**AIM OF THE EXERCISE:** Copy exactly the lines from the "if obj.type not" line to the end, both included, and nothing else.

**DATA EXCERPT:**
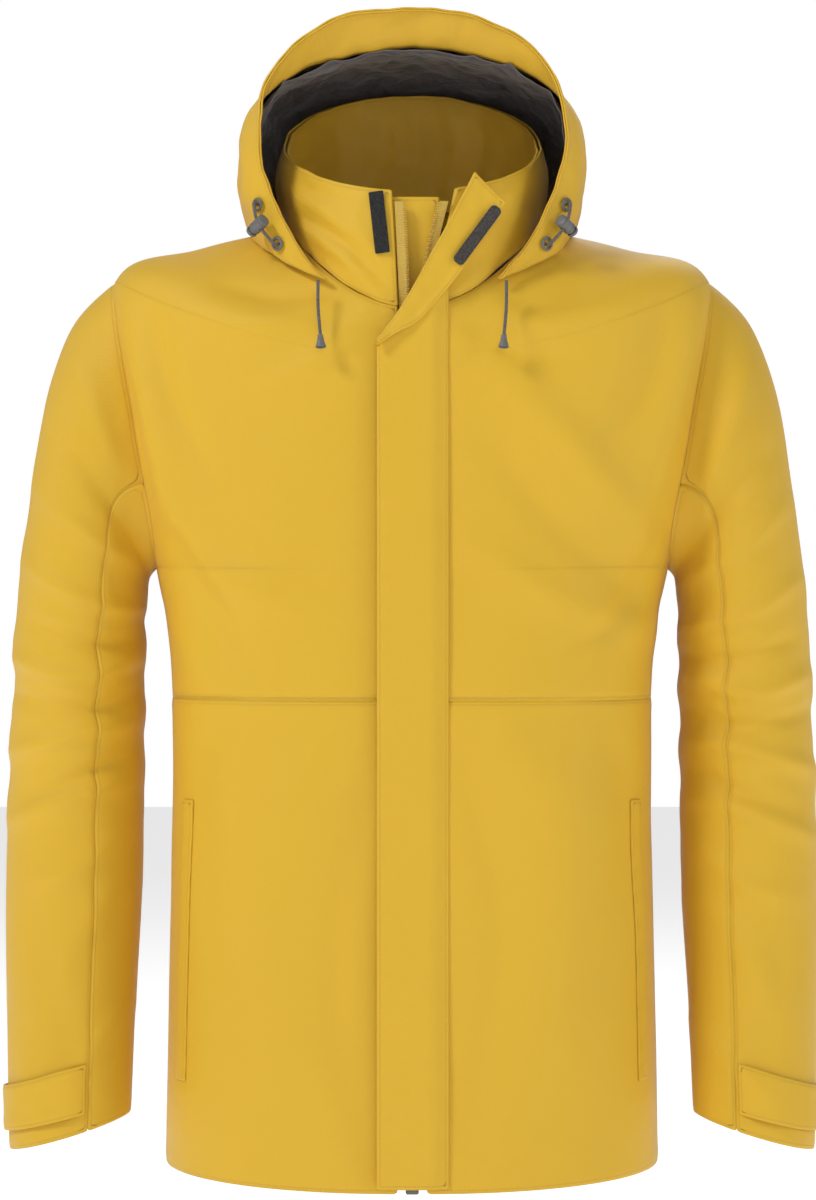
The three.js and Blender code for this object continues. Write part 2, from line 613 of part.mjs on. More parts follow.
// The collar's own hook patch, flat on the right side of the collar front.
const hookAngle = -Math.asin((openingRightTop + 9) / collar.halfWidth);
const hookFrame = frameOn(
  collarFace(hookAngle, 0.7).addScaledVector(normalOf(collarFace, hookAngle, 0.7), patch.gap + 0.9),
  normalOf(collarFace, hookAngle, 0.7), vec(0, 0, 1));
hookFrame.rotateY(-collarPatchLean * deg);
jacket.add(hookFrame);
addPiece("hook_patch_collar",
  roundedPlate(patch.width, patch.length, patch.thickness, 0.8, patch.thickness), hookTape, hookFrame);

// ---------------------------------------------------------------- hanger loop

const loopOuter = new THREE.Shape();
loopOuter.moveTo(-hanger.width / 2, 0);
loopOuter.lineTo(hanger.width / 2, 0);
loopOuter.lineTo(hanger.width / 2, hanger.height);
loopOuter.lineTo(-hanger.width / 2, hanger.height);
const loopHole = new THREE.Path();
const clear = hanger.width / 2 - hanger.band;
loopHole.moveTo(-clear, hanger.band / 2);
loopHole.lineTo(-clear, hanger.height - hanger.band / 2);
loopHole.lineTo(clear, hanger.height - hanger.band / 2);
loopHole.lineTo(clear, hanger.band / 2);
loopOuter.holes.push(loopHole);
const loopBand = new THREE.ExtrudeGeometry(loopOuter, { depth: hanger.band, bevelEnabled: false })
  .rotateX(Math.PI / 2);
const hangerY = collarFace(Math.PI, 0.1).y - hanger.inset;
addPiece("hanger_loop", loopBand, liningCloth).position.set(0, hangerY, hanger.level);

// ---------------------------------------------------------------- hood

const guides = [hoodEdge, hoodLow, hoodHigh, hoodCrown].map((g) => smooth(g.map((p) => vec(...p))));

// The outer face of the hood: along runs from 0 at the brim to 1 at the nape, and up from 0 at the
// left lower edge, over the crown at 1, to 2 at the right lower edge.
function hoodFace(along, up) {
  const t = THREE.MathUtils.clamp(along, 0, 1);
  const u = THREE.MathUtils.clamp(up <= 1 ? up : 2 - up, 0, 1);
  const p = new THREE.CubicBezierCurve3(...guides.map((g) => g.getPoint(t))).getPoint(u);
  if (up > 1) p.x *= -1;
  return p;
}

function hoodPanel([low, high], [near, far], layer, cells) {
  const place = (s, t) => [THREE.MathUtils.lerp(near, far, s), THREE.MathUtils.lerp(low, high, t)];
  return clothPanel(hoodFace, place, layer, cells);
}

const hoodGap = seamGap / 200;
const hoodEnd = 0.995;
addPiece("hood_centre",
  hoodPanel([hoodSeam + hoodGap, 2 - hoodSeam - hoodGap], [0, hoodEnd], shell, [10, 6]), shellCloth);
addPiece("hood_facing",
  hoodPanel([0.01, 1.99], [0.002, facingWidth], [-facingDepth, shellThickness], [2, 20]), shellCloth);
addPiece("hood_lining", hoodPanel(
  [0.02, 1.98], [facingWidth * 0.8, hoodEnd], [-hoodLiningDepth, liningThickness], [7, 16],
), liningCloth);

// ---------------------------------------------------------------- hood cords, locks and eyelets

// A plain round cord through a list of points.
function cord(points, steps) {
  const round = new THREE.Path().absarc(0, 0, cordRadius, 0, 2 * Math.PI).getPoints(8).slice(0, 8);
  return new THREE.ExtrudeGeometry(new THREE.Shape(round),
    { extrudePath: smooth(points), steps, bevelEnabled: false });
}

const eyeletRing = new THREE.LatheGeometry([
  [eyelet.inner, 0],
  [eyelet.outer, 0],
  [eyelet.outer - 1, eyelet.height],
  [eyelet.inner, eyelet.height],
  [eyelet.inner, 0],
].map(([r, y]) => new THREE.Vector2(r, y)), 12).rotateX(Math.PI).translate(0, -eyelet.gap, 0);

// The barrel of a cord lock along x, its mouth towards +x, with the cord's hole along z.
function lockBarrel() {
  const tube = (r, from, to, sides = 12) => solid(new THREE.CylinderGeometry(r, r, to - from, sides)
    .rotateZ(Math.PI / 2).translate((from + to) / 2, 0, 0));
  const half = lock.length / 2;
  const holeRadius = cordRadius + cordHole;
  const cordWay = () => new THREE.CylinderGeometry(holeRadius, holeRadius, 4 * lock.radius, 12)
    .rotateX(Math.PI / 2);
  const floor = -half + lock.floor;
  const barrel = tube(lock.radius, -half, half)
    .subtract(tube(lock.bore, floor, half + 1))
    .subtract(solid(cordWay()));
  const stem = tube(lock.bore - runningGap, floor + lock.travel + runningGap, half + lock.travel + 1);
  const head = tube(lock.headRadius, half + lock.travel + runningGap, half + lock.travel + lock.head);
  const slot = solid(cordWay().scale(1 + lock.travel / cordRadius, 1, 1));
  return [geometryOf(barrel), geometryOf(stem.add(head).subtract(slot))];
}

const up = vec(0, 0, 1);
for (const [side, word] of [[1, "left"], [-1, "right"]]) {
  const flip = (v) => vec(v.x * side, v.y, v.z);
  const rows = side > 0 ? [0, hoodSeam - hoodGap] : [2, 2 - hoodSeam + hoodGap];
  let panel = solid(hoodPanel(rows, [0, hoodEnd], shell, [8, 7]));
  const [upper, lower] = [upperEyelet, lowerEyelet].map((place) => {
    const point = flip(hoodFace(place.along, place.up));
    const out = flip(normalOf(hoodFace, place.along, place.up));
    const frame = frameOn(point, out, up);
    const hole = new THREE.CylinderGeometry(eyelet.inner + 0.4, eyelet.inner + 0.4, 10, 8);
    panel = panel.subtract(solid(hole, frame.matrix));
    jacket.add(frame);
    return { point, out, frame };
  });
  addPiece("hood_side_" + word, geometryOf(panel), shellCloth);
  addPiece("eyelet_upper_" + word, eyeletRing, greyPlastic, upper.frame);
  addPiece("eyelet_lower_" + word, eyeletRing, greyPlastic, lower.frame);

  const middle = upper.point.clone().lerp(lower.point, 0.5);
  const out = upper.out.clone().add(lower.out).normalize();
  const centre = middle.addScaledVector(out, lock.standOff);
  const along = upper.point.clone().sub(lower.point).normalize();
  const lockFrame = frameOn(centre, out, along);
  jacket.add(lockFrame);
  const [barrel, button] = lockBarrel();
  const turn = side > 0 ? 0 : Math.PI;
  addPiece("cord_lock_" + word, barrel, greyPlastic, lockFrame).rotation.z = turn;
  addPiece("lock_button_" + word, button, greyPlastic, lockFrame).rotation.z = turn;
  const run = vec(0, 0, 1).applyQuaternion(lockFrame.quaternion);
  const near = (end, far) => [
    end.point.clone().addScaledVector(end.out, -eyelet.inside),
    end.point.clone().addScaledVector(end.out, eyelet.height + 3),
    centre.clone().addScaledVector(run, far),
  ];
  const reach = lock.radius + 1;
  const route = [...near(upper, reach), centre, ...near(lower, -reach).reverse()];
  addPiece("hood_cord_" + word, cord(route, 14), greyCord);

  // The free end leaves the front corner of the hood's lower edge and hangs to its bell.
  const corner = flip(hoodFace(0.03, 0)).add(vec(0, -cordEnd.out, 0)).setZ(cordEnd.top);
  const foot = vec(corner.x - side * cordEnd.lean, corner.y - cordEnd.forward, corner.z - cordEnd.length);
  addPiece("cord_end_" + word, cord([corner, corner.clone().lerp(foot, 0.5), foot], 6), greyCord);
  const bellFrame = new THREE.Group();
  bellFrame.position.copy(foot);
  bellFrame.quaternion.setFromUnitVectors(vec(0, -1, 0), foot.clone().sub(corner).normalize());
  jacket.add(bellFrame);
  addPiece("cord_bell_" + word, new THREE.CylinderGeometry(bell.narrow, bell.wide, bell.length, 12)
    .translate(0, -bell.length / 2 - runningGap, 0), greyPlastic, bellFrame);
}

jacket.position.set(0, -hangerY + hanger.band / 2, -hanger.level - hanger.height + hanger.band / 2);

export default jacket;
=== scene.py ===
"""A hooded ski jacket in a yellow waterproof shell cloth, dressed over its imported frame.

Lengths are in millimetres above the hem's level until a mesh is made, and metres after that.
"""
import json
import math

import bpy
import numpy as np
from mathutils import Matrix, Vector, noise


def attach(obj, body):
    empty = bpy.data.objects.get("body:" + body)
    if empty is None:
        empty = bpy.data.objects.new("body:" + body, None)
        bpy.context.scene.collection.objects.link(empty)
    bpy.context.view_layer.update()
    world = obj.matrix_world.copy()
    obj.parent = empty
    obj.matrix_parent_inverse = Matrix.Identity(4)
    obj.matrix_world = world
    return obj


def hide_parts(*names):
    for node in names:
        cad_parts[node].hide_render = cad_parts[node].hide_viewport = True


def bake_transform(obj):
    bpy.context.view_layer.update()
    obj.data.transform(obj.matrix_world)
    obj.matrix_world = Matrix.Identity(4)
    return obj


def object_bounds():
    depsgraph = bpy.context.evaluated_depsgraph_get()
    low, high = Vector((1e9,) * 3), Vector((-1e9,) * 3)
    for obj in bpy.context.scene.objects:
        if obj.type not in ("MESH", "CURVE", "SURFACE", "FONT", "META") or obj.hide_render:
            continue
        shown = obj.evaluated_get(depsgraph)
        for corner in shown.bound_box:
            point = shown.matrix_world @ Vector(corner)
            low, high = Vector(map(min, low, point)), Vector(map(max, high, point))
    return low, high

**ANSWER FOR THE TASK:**
        if obj.type not in ("MESH", "CURVE", "SURFACE", "FONT", "META") or obj.hide_render:
            continue
        shown = obj.evaluated_get(depsgraph)
        for corner in shown.bound_box:
            point = shown.matrix_world @ Vector(corner)
            low, high = Vector(map(min, low, point)), Vector(map(max, high, point))
    return low, high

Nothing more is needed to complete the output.